▶ **Set problem**:
Copy each line with the word "before" in it.

──────── Dataset extract ────────

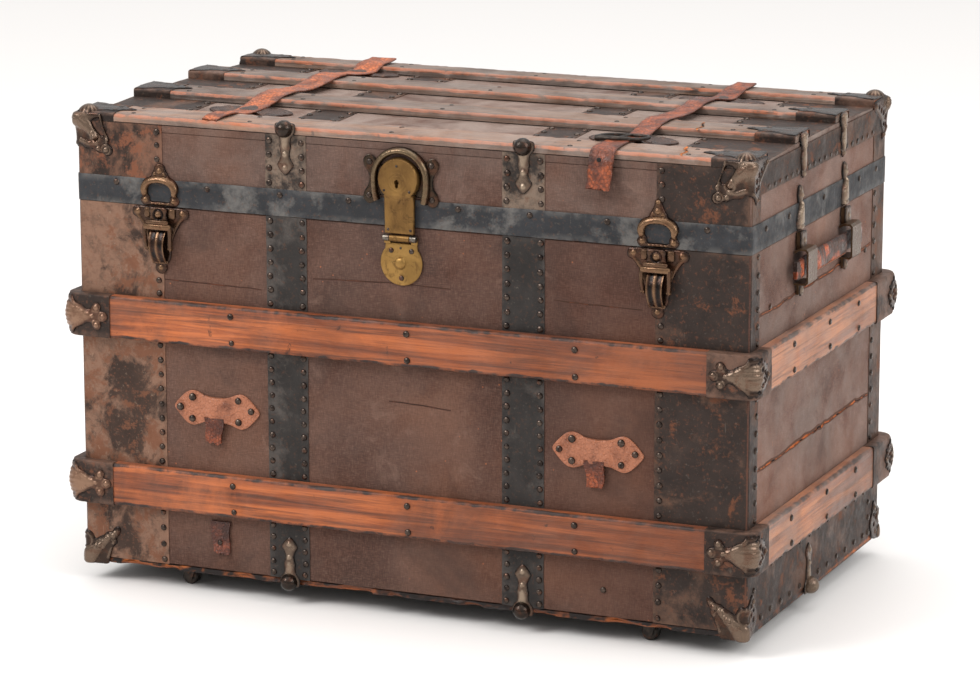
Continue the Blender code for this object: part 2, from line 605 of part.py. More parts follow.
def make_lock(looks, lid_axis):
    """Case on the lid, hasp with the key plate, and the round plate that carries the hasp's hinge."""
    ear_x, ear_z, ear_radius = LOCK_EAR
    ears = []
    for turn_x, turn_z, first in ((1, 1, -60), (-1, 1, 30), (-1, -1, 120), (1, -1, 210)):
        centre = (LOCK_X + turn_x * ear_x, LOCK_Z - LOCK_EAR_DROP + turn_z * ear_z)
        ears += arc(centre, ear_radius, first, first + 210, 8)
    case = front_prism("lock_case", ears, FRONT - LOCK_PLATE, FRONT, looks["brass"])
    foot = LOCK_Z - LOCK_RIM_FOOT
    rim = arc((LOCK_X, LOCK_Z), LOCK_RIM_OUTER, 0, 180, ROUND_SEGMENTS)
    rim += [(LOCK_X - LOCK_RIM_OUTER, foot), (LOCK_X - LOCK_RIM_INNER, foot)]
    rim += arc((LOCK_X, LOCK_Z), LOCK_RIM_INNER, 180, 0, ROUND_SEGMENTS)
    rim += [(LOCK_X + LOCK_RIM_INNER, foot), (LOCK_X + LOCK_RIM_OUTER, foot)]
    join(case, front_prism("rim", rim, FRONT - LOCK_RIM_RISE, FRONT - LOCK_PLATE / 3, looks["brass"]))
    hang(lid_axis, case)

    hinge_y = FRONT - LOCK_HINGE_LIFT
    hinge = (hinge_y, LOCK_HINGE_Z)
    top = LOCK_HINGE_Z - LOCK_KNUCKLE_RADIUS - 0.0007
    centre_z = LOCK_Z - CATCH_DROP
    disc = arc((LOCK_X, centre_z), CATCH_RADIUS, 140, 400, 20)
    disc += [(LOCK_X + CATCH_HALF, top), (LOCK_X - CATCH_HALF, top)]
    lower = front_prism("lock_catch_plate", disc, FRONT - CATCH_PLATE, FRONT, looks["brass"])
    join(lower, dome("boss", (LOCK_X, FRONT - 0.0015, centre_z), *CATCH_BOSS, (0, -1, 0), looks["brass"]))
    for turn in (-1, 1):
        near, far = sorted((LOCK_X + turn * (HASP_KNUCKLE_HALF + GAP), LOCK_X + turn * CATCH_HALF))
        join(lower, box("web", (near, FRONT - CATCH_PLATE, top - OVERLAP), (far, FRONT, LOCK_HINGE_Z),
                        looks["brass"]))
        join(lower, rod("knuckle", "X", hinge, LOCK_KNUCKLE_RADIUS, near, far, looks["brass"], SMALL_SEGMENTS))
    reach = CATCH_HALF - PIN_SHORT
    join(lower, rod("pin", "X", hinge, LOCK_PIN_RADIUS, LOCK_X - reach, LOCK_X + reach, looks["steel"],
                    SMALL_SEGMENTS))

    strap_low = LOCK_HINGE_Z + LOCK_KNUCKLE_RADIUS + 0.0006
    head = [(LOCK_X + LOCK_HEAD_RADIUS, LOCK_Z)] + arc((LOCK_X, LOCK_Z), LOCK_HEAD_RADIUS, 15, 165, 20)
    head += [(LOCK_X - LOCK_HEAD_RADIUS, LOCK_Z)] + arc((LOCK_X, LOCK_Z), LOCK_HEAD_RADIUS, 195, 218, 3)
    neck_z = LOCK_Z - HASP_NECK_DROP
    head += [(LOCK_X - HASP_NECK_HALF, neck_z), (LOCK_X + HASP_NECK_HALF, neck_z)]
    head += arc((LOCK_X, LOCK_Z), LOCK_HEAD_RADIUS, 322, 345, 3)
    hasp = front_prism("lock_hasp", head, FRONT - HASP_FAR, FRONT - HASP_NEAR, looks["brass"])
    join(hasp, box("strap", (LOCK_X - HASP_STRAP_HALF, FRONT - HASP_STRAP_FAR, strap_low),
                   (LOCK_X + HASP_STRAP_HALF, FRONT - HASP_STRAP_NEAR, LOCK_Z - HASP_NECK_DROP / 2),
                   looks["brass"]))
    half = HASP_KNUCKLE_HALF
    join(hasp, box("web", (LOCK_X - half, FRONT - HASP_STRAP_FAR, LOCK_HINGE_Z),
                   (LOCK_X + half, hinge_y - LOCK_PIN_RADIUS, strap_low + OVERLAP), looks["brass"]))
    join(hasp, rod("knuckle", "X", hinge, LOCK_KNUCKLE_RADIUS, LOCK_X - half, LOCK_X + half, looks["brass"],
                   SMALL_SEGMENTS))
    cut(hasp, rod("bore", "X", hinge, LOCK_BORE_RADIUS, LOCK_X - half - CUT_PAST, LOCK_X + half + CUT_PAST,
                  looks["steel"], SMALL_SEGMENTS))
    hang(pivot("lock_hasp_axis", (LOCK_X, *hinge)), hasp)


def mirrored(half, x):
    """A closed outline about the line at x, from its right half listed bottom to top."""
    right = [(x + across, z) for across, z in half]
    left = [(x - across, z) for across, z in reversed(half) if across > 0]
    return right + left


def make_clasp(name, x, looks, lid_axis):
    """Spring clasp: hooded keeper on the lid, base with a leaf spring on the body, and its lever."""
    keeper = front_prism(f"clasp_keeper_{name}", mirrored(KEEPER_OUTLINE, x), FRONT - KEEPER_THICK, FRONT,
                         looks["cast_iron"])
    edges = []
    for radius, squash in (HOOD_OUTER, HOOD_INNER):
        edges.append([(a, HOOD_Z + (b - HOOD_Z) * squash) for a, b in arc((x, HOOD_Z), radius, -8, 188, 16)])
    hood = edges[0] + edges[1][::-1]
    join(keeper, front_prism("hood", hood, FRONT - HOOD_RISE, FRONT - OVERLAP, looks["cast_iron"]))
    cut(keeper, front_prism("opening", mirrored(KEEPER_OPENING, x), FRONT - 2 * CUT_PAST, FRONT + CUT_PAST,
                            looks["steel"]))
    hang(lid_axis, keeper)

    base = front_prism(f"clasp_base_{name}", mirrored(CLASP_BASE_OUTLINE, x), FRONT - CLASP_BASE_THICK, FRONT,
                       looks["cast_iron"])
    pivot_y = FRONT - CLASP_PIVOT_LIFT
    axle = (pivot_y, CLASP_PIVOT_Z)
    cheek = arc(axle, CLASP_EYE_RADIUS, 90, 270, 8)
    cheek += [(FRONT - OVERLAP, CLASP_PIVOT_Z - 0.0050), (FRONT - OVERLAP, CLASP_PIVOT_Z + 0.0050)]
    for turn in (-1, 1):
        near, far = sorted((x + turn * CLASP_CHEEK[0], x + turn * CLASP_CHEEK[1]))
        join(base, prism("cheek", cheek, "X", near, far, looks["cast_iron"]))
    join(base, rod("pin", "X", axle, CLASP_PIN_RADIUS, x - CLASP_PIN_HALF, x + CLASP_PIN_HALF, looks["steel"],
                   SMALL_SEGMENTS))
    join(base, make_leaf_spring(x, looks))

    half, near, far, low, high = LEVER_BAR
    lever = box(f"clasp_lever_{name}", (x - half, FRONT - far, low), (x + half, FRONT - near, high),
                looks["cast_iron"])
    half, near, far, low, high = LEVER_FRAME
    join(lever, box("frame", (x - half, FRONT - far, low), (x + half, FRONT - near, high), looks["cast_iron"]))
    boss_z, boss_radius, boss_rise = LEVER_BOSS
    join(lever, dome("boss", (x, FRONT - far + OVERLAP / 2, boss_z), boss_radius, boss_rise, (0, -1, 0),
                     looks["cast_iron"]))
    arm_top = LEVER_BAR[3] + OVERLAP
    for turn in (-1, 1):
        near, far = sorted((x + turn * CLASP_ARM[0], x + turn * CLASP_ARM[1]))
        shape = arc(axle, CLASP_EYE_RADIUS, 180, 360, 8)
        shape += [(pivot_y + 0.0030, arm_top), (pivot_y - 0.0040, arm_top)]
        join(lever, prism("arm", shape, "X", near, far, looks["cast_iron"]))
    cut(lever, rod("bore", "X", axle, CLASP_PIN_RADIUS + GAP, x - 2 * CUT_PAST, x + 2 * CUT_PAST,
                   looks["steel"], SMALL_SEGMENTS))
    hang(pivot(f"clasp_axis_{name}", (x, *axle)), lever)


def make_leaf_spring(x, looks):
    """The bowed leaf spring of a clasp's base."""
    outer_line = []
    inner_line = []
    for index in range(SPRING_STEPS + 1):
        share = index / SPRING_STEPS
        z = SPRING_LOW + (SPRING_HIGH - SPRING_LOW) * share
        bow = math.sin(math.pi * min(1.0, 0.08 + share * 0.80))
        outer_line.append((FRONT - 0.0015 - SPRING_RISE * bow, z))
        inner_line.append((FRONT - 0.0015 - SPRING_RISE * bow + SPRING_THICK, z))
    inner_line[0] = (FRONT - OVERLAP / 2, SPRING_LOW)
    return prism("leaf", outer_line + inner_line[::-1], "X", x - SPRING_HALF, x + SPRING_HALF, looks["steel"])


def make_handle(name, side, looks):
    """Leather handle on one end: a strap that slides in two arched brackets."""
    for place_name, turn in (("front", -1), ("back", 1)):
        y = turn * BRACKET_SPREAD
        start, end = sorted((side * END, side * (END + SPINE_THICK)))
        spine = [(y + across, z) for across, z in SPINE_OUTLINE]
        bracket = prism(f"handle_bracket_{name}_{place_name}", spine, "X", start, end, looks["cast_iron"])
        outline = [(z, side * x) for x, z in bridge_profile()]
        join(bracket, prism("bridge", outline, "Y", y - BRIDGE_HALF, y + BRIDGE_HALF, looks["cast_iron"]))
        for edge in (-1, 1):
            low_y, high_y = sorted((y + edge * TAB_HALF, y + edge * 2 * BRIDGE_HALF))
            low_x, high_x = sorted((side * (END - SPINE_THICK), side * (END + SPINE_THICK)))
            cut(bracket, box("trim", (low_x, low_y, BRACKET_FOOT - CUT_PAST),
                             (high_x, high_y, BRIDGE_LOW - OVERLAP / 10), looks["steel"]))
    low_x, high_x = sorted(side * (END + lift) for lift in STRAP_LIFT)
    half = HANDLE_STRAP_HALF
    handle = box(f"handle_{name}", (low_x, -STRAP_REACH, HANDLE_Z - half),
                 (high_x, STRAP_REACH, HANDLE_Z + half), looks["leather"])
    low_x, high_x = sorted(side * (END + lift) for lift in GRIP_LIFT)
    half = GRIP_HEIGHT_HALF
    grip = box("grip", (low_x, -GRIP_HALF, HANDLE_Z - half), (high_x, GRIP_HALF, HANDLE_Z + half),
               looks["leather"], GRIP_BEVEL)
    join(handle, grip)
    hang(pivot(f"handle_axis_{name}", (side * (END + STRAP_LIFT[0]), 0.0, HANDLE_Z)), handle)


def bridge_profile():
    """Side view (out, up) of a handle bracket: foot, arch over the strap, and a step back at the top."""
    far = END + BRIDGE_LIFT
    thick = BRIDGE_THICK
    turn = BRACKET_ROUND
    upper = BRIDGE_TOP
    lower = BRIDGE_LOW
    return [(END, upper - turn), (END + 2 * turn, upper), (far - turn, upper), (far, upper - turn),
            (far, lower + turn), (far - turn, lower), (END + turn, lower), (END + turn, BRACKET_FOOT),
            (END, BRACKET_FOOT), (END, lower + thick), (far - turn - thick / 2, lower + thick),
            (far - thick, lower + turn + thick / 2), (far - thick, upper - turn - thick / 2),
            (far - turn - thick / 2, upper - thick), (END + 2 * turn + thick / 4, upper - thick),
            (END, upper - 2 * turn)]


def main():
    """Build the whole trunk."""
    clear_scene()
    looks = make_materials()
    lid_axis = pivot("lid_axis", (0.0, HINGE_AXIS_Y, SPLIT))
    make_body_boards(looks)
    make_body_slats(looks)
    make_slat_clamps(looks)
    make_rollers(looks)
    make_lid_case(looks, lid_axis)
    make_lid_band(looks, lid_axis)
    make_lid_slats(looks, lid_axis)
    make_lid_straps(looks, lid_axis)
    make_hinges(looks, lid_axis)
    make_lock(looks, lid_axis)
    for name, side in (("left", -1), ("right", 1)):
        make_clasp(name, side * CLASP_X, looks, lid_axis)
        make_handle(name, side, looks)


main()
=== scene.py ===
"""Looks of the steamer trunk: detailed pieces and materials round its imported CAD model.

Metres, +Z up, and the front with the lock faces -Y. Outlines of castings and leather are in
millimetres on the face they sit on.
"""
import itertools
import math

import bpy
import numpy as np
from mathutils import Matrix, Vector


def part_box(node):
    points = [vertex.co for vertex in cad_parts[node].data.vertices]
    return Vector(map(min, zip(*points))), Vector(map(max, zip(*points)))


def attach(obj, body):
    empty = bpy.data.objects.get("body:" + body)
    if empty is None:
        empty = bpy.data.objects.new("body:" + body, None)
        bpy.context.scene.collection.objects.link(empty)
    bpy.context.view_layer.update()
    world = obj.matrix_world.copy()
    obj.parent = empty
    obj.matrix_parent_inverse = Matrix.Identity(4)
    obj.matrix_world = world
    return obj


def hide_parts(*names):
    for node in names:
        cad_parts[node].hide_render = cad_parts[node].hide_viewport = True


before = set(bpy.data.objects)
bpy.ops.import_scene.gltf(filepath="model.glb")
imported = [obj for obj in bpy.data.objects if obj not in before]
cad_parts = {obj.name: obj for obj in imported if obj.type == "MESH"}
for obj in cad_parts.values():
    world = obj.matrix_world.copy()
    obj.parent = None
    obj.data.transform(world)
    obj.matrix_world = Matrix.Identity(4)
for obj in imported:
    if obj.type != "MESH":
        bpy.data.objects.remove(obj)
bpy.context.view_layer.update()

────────

▶ **Solution for this problem**:
before = set(bpy.data.objects)
imported = [obj for obj in bpy.data.objects if obj not in before]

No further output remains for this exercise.